Рассказчик понадобился автору и для того, чтобы с его помощью провести грань между собой и героем, особенно отчетливую — между собой конца 20-х годов и своим «я» предвоенных и военных лет. Эта грань заметна и важна. Как ни близок рассказчик Джорджу Уинтерборну, своему единственному товарищу по фрон­ту, он не сливается с ним в едином лице. Автор-рассказчик смотрит на все шире. Во всеуслышание осуж­дает он войну, резко бросает негодующие реплики, предостерегающе взывает к благоразумию и обличает буржуазную семью, школу, систему воспитания, под­чиненную интересам Британской империи, кастовые и сословные перегородки и предрассудки, быт, нравы, деятельность паразитической интеллигенции, правящую верхушку. Больше и сильнее всего он обличает лживую мораль, фарисейство и эгоизм собственников, наглый шовинизм и циничное лицемерие империалистов. Мно­гие его высказывания — крик встревоженной и возму­щенной совести, результат мучительных переживаний и размышлений. И все же как в Джордже военных лет узнается прежний, так в облике автора конца 20-х го­дов угадываются его прежние черты. Индивидуализм как принцип жизни остался непреодоленным и отчетли­во сказывается в авторских суждениях и эмоциональ­ных оценках. Писателю трудно отвлечься от своей лич­ности и взглянуть на себя и окружающий мир глазами простого человека.

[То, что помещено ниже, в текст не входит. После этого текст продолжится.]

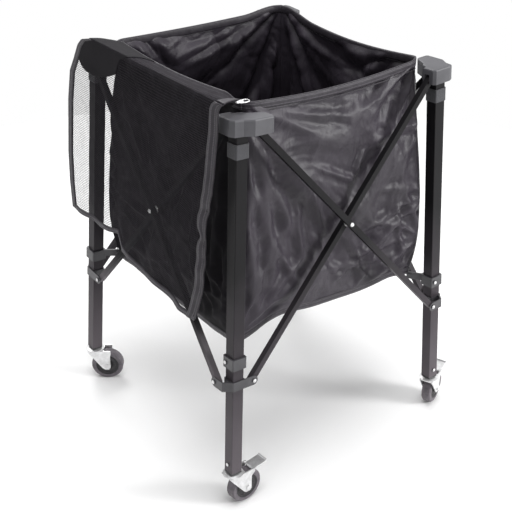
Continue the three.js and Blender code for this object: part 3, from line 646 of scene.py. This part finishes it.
def floor_patch(name, low_x, high_x, low_y, high_y, rests_on):
    def place(u, v):
        return floor_point(low_x + u * (high_x - low_x), low_y + v * (high_y - low_y))

    patch = grid(f"bag_floor_{name}", 36, 36, place, cloth, cloth_wall, 0.0)
    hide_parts("bag_floor")
    0.235 * (high_x - low_x)
    0.235 * (high_y - low_y)
    return patch


inner = 0.4
for sign, name in zip(((-1, -1), (1, -1), (1, 1), (-1, 1)), corners):
    across, along = (sorted((inner * way, way)) for way in sign)
    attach(floor_patch(name, *across, *along, f"upper_bracket_{name}"), f"leg_{name}")
for way, name in zip(((0, -1), (1, 0), (0, 1), (-1, 0)), sides):
    across, along = (sorted((inner * way[k], way[k])) if way[k] else (-inner, inner) for k in (0, 1))
    patch = floor_patch(name, *across, *along, f"bag_side_{name}")
    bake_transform(patch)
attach(floor_patch("middle", -inner, inner, -inner, inner, "bag_floor_front_right"), "bag")

# The lid is black open net with a bound edge. It hangs down over the bars from a flap on the rim, out
# past the left leg, and its near edge carries the zip. Its outline is in three tables: how far down
# its low edge is across the lid, and how far across its far and near edges are on the way down. It
# stands off the legs' plane, and its top turns up and out to the line that it swings on.
net = Finish("lid_mesh", Roughness=0.75, Specular_IOR_Level=0.06)
net.feed(Base_Color=net.clouded(net.noise(60, 3), (0.030, 0.027, 0.032), (0.046, 0.042, 0.049)))
lid_low = ((0, 0.88), (0.073, 0.884), (0.174, 0.873), (0.247, 0.88), (0.328, 0.867), (0.392, 0.849),
           (0.431, 0.922), (0.521, 0.942), (0.625, 0.964), (0.734, 0.969), (0.844, 0.982), (0.892, 1))
lid_far = ((0, 0.19), (0.018, 0.13), (0.05, 0.092), (0.1, 0.056), (0.184, 0.012), (0.33, -0.01),
           (0.594, -0.024), (0.75, -0.018), (0.884, 0))
lid_near = ((0, 1.07), (0.01, 1.055), (0.03, 1.043), (0.064, 1.037), (0.139, 1.03), (0.267, 1.02),
            (0.372, 1.016), (0.445, 1.0), (0.493, 0.99), (0.610, 0.984), (0.72, 0.986),
            (0.843, 0.976), (0.963, 0.942), (1, 0.925))
lid_wide, lid_high, lid_past, lid_top, lid_off = 0.518, 0.45, 0.057, 0.8475, 0.0365
hinge_from, hinge_share, hinge_up, hinge_out = 0.86, 0.14, 0.0065, 0.0051
lid_sag, lid_wave, lid_ruffle = 0.013, 0.0017, 0.0016
net_thread, flap_thread, hem_wall, tape_wall, strip_start = 0.0013, 0.0020, 0.0028, 0.0022, 0.1


def look_up(table, key):
    if key <= table[0][0]:
        return table[0][1]
    for (low_key, low), (high_key, high) in zip(table, table[1:]):
        if key <= high_key:
            return low + (high - low) * (key - low_key) / (high_key - low_key)
    return table[-1][1]


def rim_share(along):
    return min(1.0, max(0.0, (along + bag_half) / (2 * bag_half)))


def lid_along(u, drop):
    """Where a point of the lid is along its side, in metres from the side's middle."""
    far = look_up(lid_far, drop)
    return (far + u * (look_up(lid_near, drop) - far)) * lid_wide - half_spacing - lid_past


def lid_point(u, v, out=0.0):
    """A point of the lid: u runs across from its far end and v up to the line that it swings on."""
    drop = (1 - v) * look_up(lid_low, u)
    along = lid_along(u, drop)
    hinge = smooth((v - hinge_from) / hinge_share)
    sag = lid_sag * math.sin(math.pi * rim_share(along)) * (1 - drop) ** 3 * (1 - hinge)
    level = lid_top - sag - drop * lid_high + hinge_up * hinge
    out += lid_off + lid_wave * (1 - math.cos(10 * math.pi * u)) * (1 - v * v)
    out += lid_ruffle * noise.noise(Vector((u * 7, v * 2.5, 7.7))) * (1 - v) + hinge_out * hinge
    return side_frames[lid_side] @ Vector((along, -out, (level - cap_under) * math.hypot(1, slope)))


def flap_point(u, w, out=0.0):
    """A point of the flap: u runs as on the lid, and w from the bag's rim out to the lid's top."""
    rim = panel_point(lid_side, rim_share(lid_along(u, 0)), 1, 0, True)
    return rim.lerp(lid_point(u, 1), w) + Vector((0, 0, 0.003 * math.sin(math.pi * w) + out))


def netting(name, columns, rows, place, thread):
    """A sheet of square threads: a grid with a hole in each of its faces."""
    piece = grid(name, columns, rows, place, net, 0)
    mesh = bmesh.new()
    mesh.from_mesh(piece.data)
    holes = mesh.faces[:]
    bmesh.ops.inset_individual(mesh, faces=holes, thickness=thread / 2, depth=0)
    bmesh.ops.delete(mesh, geom=holes, context="FACES")
    mesh.to_mesh(piece.data)
    mesh.free()
    return piece


def on_lid(piece):
    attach(piece, "lid")
    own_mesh(piece)


def upright(u, v):
    """The UV map of a strip that runs up the lid: metres along it, and a share that meets the stitches."""
    return v * 0.45, strip_start + u * 0.1


# A dark sheet of the cloth in painted shade under the net, at the lid's top far corner.
def lid_shade_sheet_point(u, v):
    deep = 0.09 + 0.08 * math.sin(math.pi * u ** 0.8)
    return lid_point(0.012 + u * 0.31, 1 - (1 - v) * deep)


def tape_point(u, v):
    """A point of the zip's tape, which is pinched at one place and waves a little."""
    width = 0.050 * (1 - 0.4 * bell(v, 0.42, 0.03))
    wave = 0.0016 * math.sin(9 * v + 2.5 * math.sin(23 * v)) * math.sin(math.pi * min(1, v * 1.2))
    return lid_point(1 - width * (1 - u), v, 0.0012 + wave + 0.0012 * math.sin(2 * math.pi * u))


lid_net = netting("lid_net", 122, 100, lid_point, net_thread)
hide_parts("lid")
far_hem = grid("lid_far_hem", 4, 90, lambda u, v: lid_point(u * 0.034, v), seam, hem_wall, 0.0, upright)
low_hem = grid("lid_low_hem", 130, 4, lambda u, v: lid_point(u, v * 0.026), seam, hem_wall, 0.0,
               lambda u, v: (u * 0.5, strip_start + v * 0.1))
lid_shade_sheet = grid("lid_shade_sheet", 30, 24, lid_shade_sheet_point, shaded, 0.0020, 0.0)
tape = grid("lid_zip_tape", 12, 150, tape_point, seam, tape_wall, 0.0,
            lambda u, v: (v * 0.45, strip_start + u * 0.2))
coil_steps, coil_crest, coil_root = 280, 0.0015, 0.0010
outward = (side_frames[lid_side].to_3x3() @ Vector((0, -1, 0))).normalized()
rings = []
for k in range(coil_steps + 1):
    v, radius = k / coil_steps, coil_crest if k % 2 else coil_root
    edge, inward = tape_point(1, v), tape_point(0.9, v)
    sideways = (edge - inward).normalized()
    rings.append([edge + (sideways * math.cos(a) + outward * math.sin(a)) * radius for a in circle(6)])
lid_zip = sweep("lid_zip", rings, seam, [0.44 * k / coil_steps for k in range(coil_steps + 1)])
for piece in (lid_net, far_hem, low_hem, lid_shade_sheet, tape, lid_zip):
    on_lid(piece)

# The flap joins the bag's rim to the line that the lid swings on. It is the same net, with a sheet of the
# cloth in painted shade over its far end and the zip's tape along its near one.
flap = netting("flap_net", 122, 10, flap_point, flap_thread)
flap_shade_sheet = grid("flap_shade_sheet", 30, 10, lambda u, w: flap_point(u * 0.322, w, 0.0004), shaded,
                  cloth_wall, 0.0)
flap_tape = grid("flap_zip_tape", 12, 30, lambda u, w: flap_point(1 - 0.045 * (1 - u), w, 0.0022), seam,
                 tape_wall, 0.0, lambda u, w: (w * 0.06, strip_start + u * 0.2))
for piece in (flap, flap_shade_sheet, flap_tape):
    hung(piece, lid_side)
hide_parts("bag_panel_left_front")

# The zip pull is a small slider with a wire ring, lying on the rim's corner at the flap's near end.
pull_at = middle + Vector((-0.223, -0.231, 0.843))
ring_long, ring_wide, ring_wire, ring_steps, slider_steps = 0.0105, 0.0062, 0.0011, 40, 8
rings = []
for k in range(ring_steps + 1):
    a = 2 * math.pi * k / ring_steps
    centre = Vector((ring_long * math.copysign(abs(math.cos(a)) ** 0.6, math.cos(a)),
                     ring_wide * math.copysign(abs(math.sin(a)) ** 0.7, math.sin(a)), 0.001))
    way = Vector((math.cos(a), math.sin(a), 0))
    rings.append([pull_at + centre + (way * math.cos(b) + Vector((0, 0, math.sin(b)))) * ring_wire
                  for b in circle(8)])
pull_ring = sweep("zip_pull_ring", rings, zinc, [0.04 * k / ring_steps for k in range(ring_steps + 1)])
rings = []
for k in range(slider_steps + 1):
    t = k / slider_steps
    width = 0.0048 * (0.55 + 0.45 * math.sin(math.pi * (0.15 + 0.7 * t)))
    thick = 0.0016 * (0.6 + 0.5 * math.sin(math.pi * t))
    rings.append([pull_at + Vector((-0.016 + 0.015 * t, width * math.cos(b), 0.0016 + thick * math.sin(b)))
                  for b in circle(12)])
slider = sweep("zip_slider", rings, zinc, [0.011 * k / slider_steps for k in range(slider_steps + 1)])
for piece in (pull_ring, slider):
    hung(piece, lid_side)
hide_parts("zip_pull")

Построение сюжета, повествовательная манера, тон и стиль авторского ком­ментария как-то уж очень необычны. Нет в «Смерти героя» по­вествовательной обстоятельности и глубины, полноты раскрытия идейно-тематического содержания, какую предполагает большая эпическая форма. Сюжет и стиль по­вествования в нем ломаются, дробятся; гротесковый персонаж-ярлык действует наряду с персонажем обыч­ных пропорций, строго объективное описание соседст­вует с подчеркнуто субъективным, трогательное лири­ческое излияние обрывается грубым выкриком, площад­ной бранью.

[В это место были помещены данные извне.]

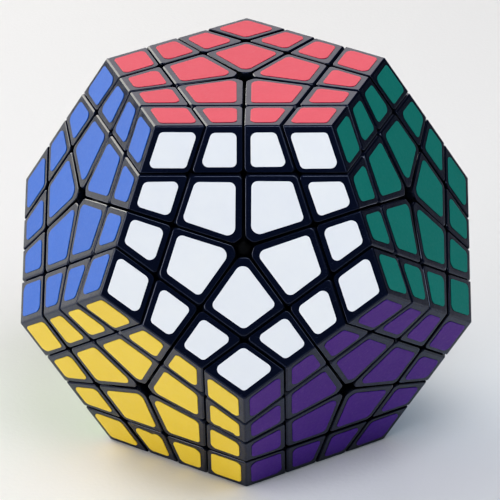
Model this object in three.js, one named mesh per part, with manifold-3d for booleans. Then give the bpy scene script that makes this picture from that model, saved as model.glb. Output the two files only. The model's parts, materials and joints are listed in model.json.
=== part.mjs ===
// A twelve-sided twisty puzzle with four pieces along every edge, standing on its bottom face.
// The origin is the centre of the dodecahedron, +Z is the normal of the top face, -Y is the front.
// Every face turns about its own normal; the front upper face also turns two layers at once.
import * as THREE from "three";
import { mergeVertices } from "three/addons/utils/BufferGeometryUtils.js";
import Module from "manifold-3d";

const wasm = await Module();
wasm.setup();

// Driving dimensions, in millimetres.
const EDGE_LENGTH = 42; // edge of the whole dodecahedron
const LAYER_DEPTH = 10.3; // thickness of an outer layer
const SEAM_GAP = 0.4; // clearance between neighbouring pieces
const PIT_RADIUS = 2; // open pit in the middle of a face, where five centre pieces meet
const HUB_CLEARANCE = 0.4; // between a hub and the centre pieces that ride over it

// Distances along an axis, from the puzzle's centre, and radii around that axis.
const CORE_RADIUS = 11;
const ARM = { radius: 3.2, end: 22, boreStart: 13.5, boreRadius: 1.5 };
const HUB = { start: 22.5, floor: 25, shoulder: 32, end: 43, radius: 7 };
const NOSE_RADIUS = PIT_RADIUS - HUB_CLEARANCE; // the end of a hub, which shows in the pit
const HUB_CAVITY = { radius: 4.2, holeRadius: 1.6, end: 34.4 };
const SPRING = { start: 25.9, end: 30.1, coilRadius: 2.9, wireRadius: 0.4, turns: 4 };
const SCREW = { tip: 14, headStart: 30.9, headEnd: 33.4, shankRadius: 1.2, headRadius: 3.5 };
const SCREW_SLOT = { width: 0.8, length: 5, depth: 0.9 };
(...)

Однако по сюжетному замыслу «Смерть героя» укладывается в традиционные рамки биографического романа. Это история жизни отдельного человека, в дан­ном случае вся его история — от рождения до смерти. Основные этапы развития, сложный процесс формиро­вания характера, путь индивидуальной судьбы, взятой во взаимосвязях, представлены как пример отнюдь не частного случая.